Idle rotation of discs 36 mainly provides for turning the supported wheel 4 
when the latter is connected mechanically to another wheel on the truck 
rolling along rail 6 for loading the vehicle on to platforms 1. The 
measurements on each axle may be made while the axle is turning. 
Sideways shift of the axle in relation to second frame 9 is prevented by 
rollers 59 (FIG. 3) each of which rests against the inner surface of wheel 
4. As rollers 59 are idle, they are turned alongside rotation of 
respective wheel 4, with extremely little rolling friction which has no 
effect on the test findings. 
In addition to measuring the loads transmitted by each wheel on to the 
rail, the apparatus according to the present invention also provides for 
running any other type of test using appropriate accessory equipment and 
devices. The position of the wheel centres and parallelism of the axles 
may be tested, for example, using any type of optical or electronic 
measuring equipment.

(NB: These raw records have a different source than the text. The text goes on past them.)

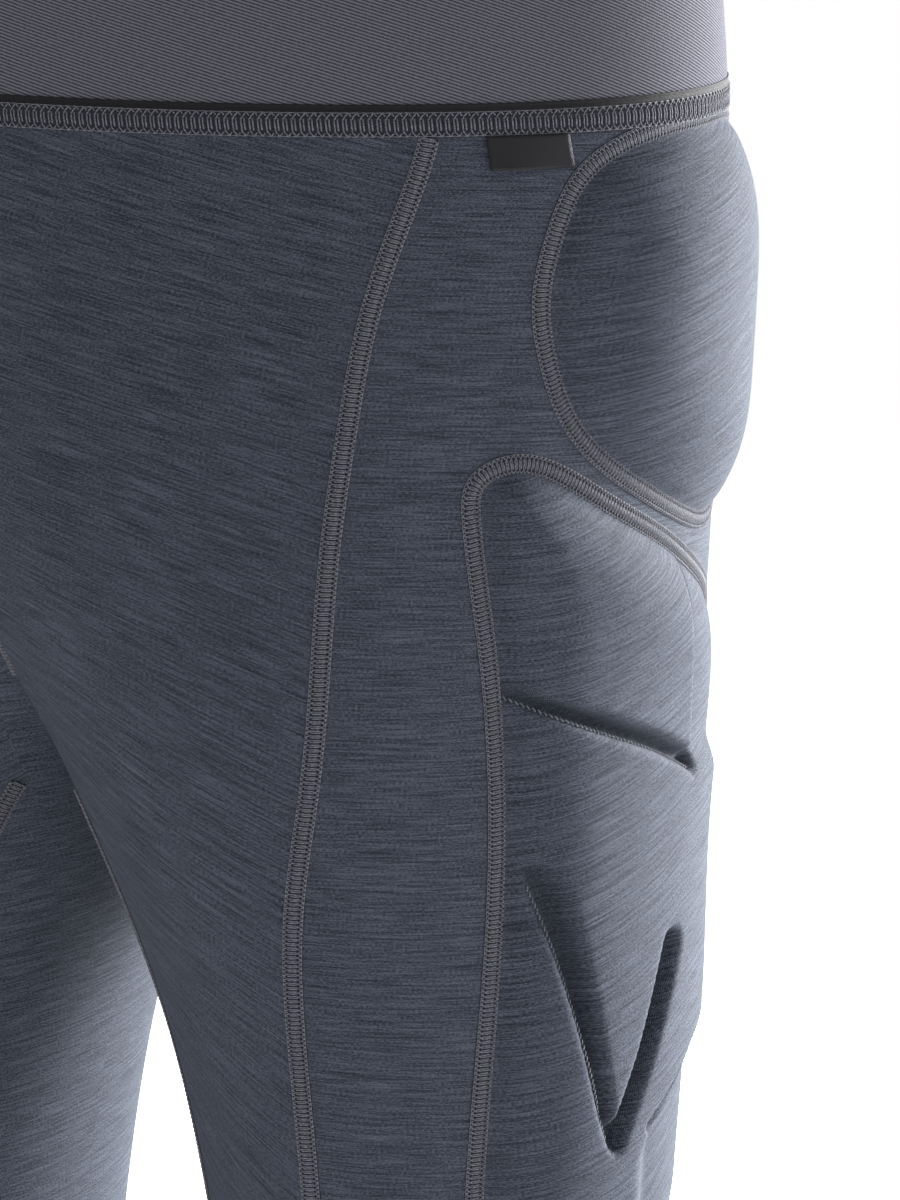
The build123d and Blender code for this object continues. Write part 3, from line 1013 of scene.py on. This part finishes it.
# ---------------------------------------------------------------- stitches
@dataclass(frozen=True)
class Strand:
    """One thread path in seam lengths: along the seam, across it and above the cloth."""

    path: tuple
    thick: float


@dataclass(frozen=True)
class StitchPattern:
    """A repeat of threads along a seam."""

    wide: float
    pitch: float
    ridge: float
    strands: tuple


def flatlock(wide: float, pitch: float) -> StitchPattern:
    """Flatlock: slanted ladder threads between two columns, with thin looping edges.

    Args:
        wide: Width over the edge loops.
        pitch: Length of one stitch.

    Returns:
        The repeat.
    """
    h, p = wide / 2.0, pitch
    bars = (
        Strand(((0.0, -0.5 * h, 0.3), (0.08 * p, 0.0, 0.6), (0.16 * p, 0.5 * h, 0.3)), 0.25),
        Strand(((0.4 * p, -0.5 * h, 0.3), (0.48 * p, 0.0, 0.6), (0.56 * p, 0.5 * h, 0.3)), 0.25),
    )
    # each edge loop as shares of the stitch length and of the half width, a height, and how thick it is
    loops = (
        (((0.1, 0.42, 0.45), (0.2, 0.6, 0.45), (0.32, 0.74, 0.3)), 0.22),
        (((0.3, 0.7, 0.35), (0.5, 0.85, 0.45), (0.62, 1.0, 0.2)), 0.22),
        (((0.62, 1.0, 0.2), (0.82, 0.85, 0.4), (1.0, 0.7, 0.3)), 0.2),
        (((0.0, 0.97, 0.2), (0.5, 1.0, 0.25), (1.0, 0.97, 0.2)), 0.15),
    )
    edges = [
        Strand(tuple((along * p, across * w, up) for along, across, up in path), thick)
        for w in (-h, h)
        for path, thick in loops
    ]
    return StitchPattern(wide, pitch, 0.35, bars + tuple(edges))


TAPE_COLUMNS = 9


def sew(points: np.ndarray, normals: np.ndarray, pattern: StitchPattern, closed: bool = False) -> tuple:
    """Lay a stitch pattern along a line on the cloth.

    Args:
        points: Line points, millimetres.
        normals: Outward directions at the points.
        pattern: The repeat.
        closed: Whether the line closes on itself.

    Returns:
        Thread points and faces, and tape points and faces.
    """
    if closed:
        points, normals = np.vstack([points, points[:1]]), np.vstack([normals, normals[:1]])
    run = np.concatenate([[0.0], np.cumsum(np.linalg.norm(np.diff(points, axis=0), axis=1))])
    total = run[-1]
    count = max(int(total / pattern.pitch), 1)
    pitch = total / count
    sides = 6

    def at(rows: np.ndarray, s: np.ndarray) -> np.ndarray:
        """Read points or directions at lengths along the line.

        Args:
            rows: Points or directions of the line.
            s: Lengths along it.

        Returns:
            Interpolated rows.
        """
        return np.stack([np.interp(s, run, rows[:, i]) for i in range(3)], axis=-1)

    def place(s: np.ndarray, w: np.ndarray, h: np.ndarray) -> np.ndarray:
        """Places beside the line.

        Args:
            s: Lengths along the line.
            w: Distances across it.
            h: Heights above the cloth.

        Returns:
            Points with a last axis of 3.
        """
        s = np.clip(s, 0.0, total)
        n = unit(at(normals, s))
        side = np.cross(unit(at(points, s + 1.0) - at(points, s - 1.0)), n)
        return at(points, s) + side * w[..., None] + n * h[..., None]

    verts, quads, base = [], [], 0
    starts = np.arange(count) * pitch
    for strand in pattern.strands:
        path = np.array(strand.path, float)
        path[:, 0] *= pitch / pattern.pitch
        m = len(path)
        s = starts[:, None] + path[None, :, 0]
        w = np.tile(path[:, 1], (count, 1))
        h = np.tile(path[:, 2], (count, 1))
        centre = place(s, w, h)
        run_dir = unit(np.gradient(centre, axis=1))
        side = unit(np.cross(run_dir, place(s, w, h + 0.5) - centre))
        up = np.cross(side, run_dir)
        angle = np.arange(sides) / sides * 2 * np.pi
        ring = centre[:, :, None, :] + strand.thick * (
            np.cos(angle)[None, None, :, None] * side[:, :, None, :]
            + np.sin(angle)[None, None, :, None] * up[:, :, None, :]
        )
        verts.append(ring.reshape(-1, 3))
        index = base + np.arange(count * m * sides).reshape(count, m, sides)
        nxt = np.roll(index, -1, axis=2)
        quads.append(np.stack([index[:, :-1], nxt[:, :-1], nxt[:, 1:], index[:, 1:]], axis=-1).reshape(-1, 4))
        for end in (index[:, 0, ::-1], index[:, -1]):
            quads.append(end[:, [0, 1, 2, 3]])
            quads.append(end[:, [3, 4, 5, 0]])
        base += count * m * sides
    cross = np.linspace(-1.0, 1.0, TAPE_COLUMNS)
    along = np.linspace(0.0, total, max(int(total / 1.6), 4))
    s = along[:, None] * np.ones((1, TAPE_COLUMNS))
    w = np.ones((len(along), 1)) * cross[None] * (pattern.wide / 2.0 + 0.5)
    tucked = 0.3 * (np.abs(cross) > 0.99)
    h = np.ones((len(along), 1)) * (pattern.ridge * (1 - cross**4))[None] + 0.05 - tucked
    tape = place(s, w, h)
    index = np.arange(s.size).reshape(s.shape)
    tape_quads = grid_quads(index).reshape(-1, 4)[:, [0, 3, 2, 1]]
    return np.concatenate(verts), np.concatenate(quads), tape.reshape(-1, 3), tape_quads


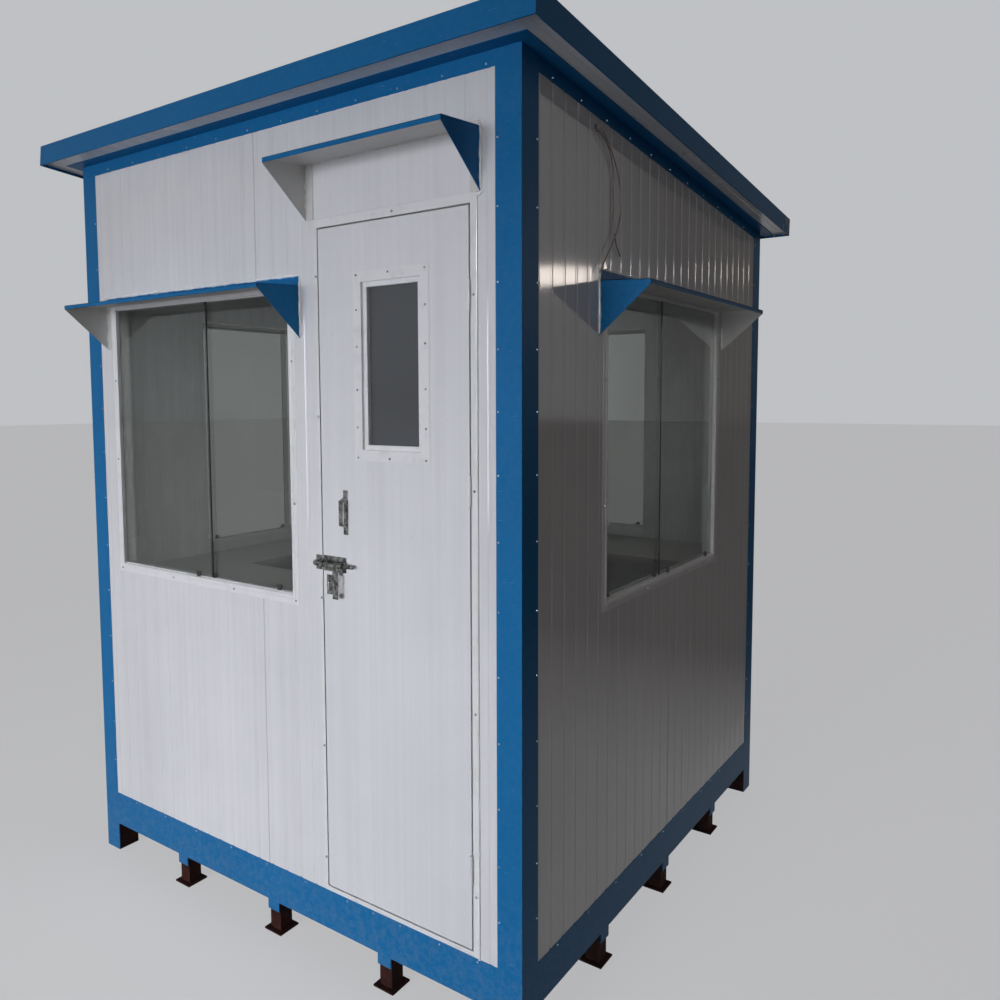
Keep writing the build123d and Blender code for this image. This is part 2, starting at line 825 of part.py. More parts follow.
def counters():
    """Shelf counter: the left arm runs the whole depth, and the front and back arms meet it."""
    z1 = floor_top + counter_height
    z0 = z1 - counter_thick
    joint = -x_inner + counter_left_depth
    found = {}
    found["counter_left"] = span(-x_inner, joint, -y_inner, y_inner, z0, z1)
    end = open_x0 - counter_front_end
    found["counter_front"] = span(joint, end, -y_inner, -y_inner + counter_front_depth, z0, z1)
    found["counter_back"] = span(joint, x_inner, y_inner - counter_back_depth, y_inner, z0, z1)
    return found


def wire(route):
    """A loose wire on the right wall, of straight runs joined by arcs as large as the runs allow."""
    points = [Vector(x_side + d, y_front + u, floor_top + w) for u, w, d in route]
    radii = []
    for a, b, c in zip(points, points[1:], points[2:]):
        run = min((b - a).length, (c - b).length)
        turn = (b - a).get_angle(c - b)
        radii.append(0.45 * run / math.tan(math.radians(turn) / 2))
    path = FilletPolyline(*points, radius=radii)
    start = Plane(origin=points[0], z_dir=points[1] - points[0])
    section = start * RegularPolygon(wire_radius, 6)
    solid = sweep(section, path)
    print("wire length", round(path.length), "tightest arc", round(min(radii), 1),
          "volume share", round(solid.volume / (section.area * path.length), 4))
    return solid


def build():
    """Every node of the booth by name."""
    nodes = {
        "corner_tubes": corner_tubes(),
        "legs": legs(),
        "base_rails": base_rails(),
        "floor_joists": joists(),
        "floor_board": span(-x_inner, x_inner, -y_inner, y_inner, floor_top - floor_thick, floor_top),
        "corner_posts": corner_posts(),
        "top_bands": top_bands(),
        "roof_panel": roof_panel(),
        "roof_trims": roof_trims(),
    }
    nodes.update(wall_cores())
    nodes.update(wall_skins())
    top = window_z + window_height + hood_above_window
    half = window_width / 2 + hood_past_window
    for name, middle in window_middles.items():
        nodes[name + "_window_frame"] = side(name) * window_frame(middle)
        nodes[name + "_window_glass"] = side(name) * window_panes(middle)
        sheet = hood(middle - half, middle + half, top, hood_fall, hood_cheek, hood_lip)
        nodes[name + "_window_hood"] = side(name) * sheet
    x0 = leaf_x0 - door_hood_past_left
    x1 = leaf_x1 + door_hood_past_right
    top = leaf_z + leaf_height + door_hood_above_leaf
    nodes["door_hood"] = side("front") * hood(x0, x1, top, door_hood_fall, door_hood_cheek, door_hood_lip)
    nodes["door_lintel_sheet"] = side("front") * lintel_panel(0)
    nodes.update(door_frame())
    nodes["door_leaf"] = door_leaf()
    nodes["door_light_frame"], nodes["door_light_glass"] = door_light()
    nodes["hinge_frame_side"], nodes["hinge_leaf_side"] = hinges()
    nodes["door_handle"] = door_handle()
    nodes["bolt_plate"], nodes["bolt_rod"], nodes["bolt_keeper"] = bolt_parts()
    nodes["bolt_hasp"] = bolt_hasp()
    nodes.update(counters())
    nodes["wire_a"] = wire(wire_a_route)
    nodes["wire_b"] = wire(wire_b_route)
    return nodes


parts = build()
os.makedirs("parts", exist_ok=True)
for node, shape in parts.items():
    export_step(shape, "parts/" + node + ".step")
print("hinge axis", round(axis_x, 3), round(axis_y, 3), "bolt", round(bolt_y, 3), round(bolt_z, 3))
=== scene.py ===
import math
import bpy
import numpy as np
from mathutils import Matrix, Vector


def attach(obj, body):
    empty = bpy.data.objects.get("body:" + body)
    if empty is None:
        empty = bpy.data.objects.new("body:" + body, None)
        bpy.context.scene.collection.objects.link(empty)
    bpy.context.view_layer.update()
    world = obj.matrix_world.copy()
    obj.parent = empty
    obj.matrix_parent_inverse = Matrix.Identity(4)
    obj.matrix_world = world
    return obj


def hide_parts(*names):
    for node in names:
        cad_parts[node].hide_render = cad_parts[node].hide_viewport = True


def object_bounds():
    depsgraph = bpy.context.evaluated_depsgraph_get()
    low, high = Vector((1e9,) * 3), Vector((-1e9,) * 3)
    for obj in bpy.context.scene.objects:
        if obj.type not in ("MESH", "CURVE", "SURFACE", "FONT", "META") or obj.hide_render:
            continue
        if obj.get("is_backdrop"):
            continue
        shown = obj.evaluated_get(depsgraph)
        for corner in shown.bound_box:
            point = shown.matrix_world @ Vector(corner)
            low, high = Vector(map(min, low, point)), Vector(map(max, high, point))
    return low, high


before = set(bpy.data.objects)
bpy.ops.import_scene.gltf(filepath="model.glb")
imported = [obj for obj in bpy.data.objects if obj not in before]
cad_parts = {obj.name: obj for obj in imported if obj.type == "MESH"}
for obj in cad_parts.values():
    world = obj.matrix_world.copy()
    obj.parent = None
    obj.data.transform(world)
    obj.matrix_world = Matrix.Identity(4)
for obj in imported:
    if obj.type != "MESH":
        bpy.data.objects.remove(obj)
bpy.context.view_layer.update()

# Camera at standing eye height, off the booth's front right corner, as the photograph was taken.
# Its lens and its slight roll were worked out from the booth's own edges.
eye = Vector((2.182, -2.811, 1.825))
heading, pitch, roll = math.radians(34.23), math.radians(-4.22), math.radians(0.14)
camera_data = bpy.data.cameras.new("photo_camera")
camera_data.sensor_width = 36.0
camera_data.lens = 29.905
camera_data.shift_y = -0.04
camera_data.clip_end = 200.0
camera = bpy.data.objects.new("photo_camera", camera_data)
bpy.context.scene.collection.objects.link(camera)
camera.location = eye
camera.rotation_mode = "XYZ"
camera.rotation_euler = (math.pi / 2 + pitch, roll, heading)
bpy.context.scene.camera = camera
bpy.context.scene.view_settings.view_transform = "Standard"


# Two loose wires: single-core copper in PVC insulation, one brown and one black, left hanging out of a
# hole high in the right wall for a lamp that is not fitted. Extruded PVC is smooth, with a dull shine.
def srgb(code):
    """Linear RGBA of an sRGB hex colour: each channel over 255, with the sRGB curve undone."""
    c = np.array([int(code[i:i + 2], 16) for i in (1, 3, 5)]) / 255
    linear = np.where(c <= 0.04045, c / 12.92, ((c + 0.055) / 1.055) ** 2.4)
    return (float(linear[0]), float(linear[1]), float(linear[2]), 1.0)


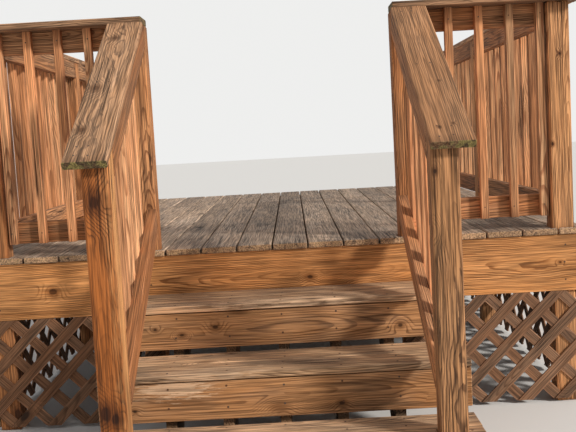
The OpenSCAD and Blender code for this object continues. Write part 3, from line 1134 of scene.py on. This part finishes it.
@dataclass
class Posts:
    """Square posts, cut with a handsaw and rounded at the corners."""

    ease: float = 0.008
    finishes: dict[str, WoodFinish] = field(
        default_factory=lambda: {"left_foot_post": DARK_POST, "right_foot_post": SPLIT_POST})

    def build(self) -> None:
        """Makes all the posts."""
        for side in Side:
            for kind in ("corner_post", "stair_top_post", "mid_post", "rear_post", "foot_post"):
                self._post(side.name_of(kind), kind)

    def _post(self, node: str, kind: str) -> None:
        """Makes one post.

        Args:
            node: The frame node that it stands for.
            kind: Name of the post without its side.
        """
        low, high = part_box(node)
        front_top = high.z
        if kind == "foot_post":
            front_top = Slope().height((high.y, high.z), low.y)
        outline = [(low.y, low.z), (high.y, low.z), (high.y, high.z), (low.y, front_top)]
        if kind in ("corner_post", "stair_top_post"):
            under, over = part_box("front_rim")
            outline += [(low.y, over.z), (over.y, over.z), (over.y, under.z), (low.y, under.z)]
        post = Timber(f"{node}_timber", self.finishes.get(node, POST))
        post.upright(outline, low.x, high.x, math.pi / 2, self.ease)
        post.finish_piece(node)


@dataclass
class Guards:
    """What level and sloping guards share."""

    nail_radius: float = 0.0032
    ease: float = 0.003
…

The vehicle suspensions may be tested by 
appropriately setting up the vehicle by raising second frames 9 on 
platforms 1. The same configuration also provides for detecting the 
position of given suspension or vehicle body components. 
To those skilled in the art it will be clear that changes may be made to 
the apparatus as described and illustrated herein without, however, 
departing from the scope of the present invention.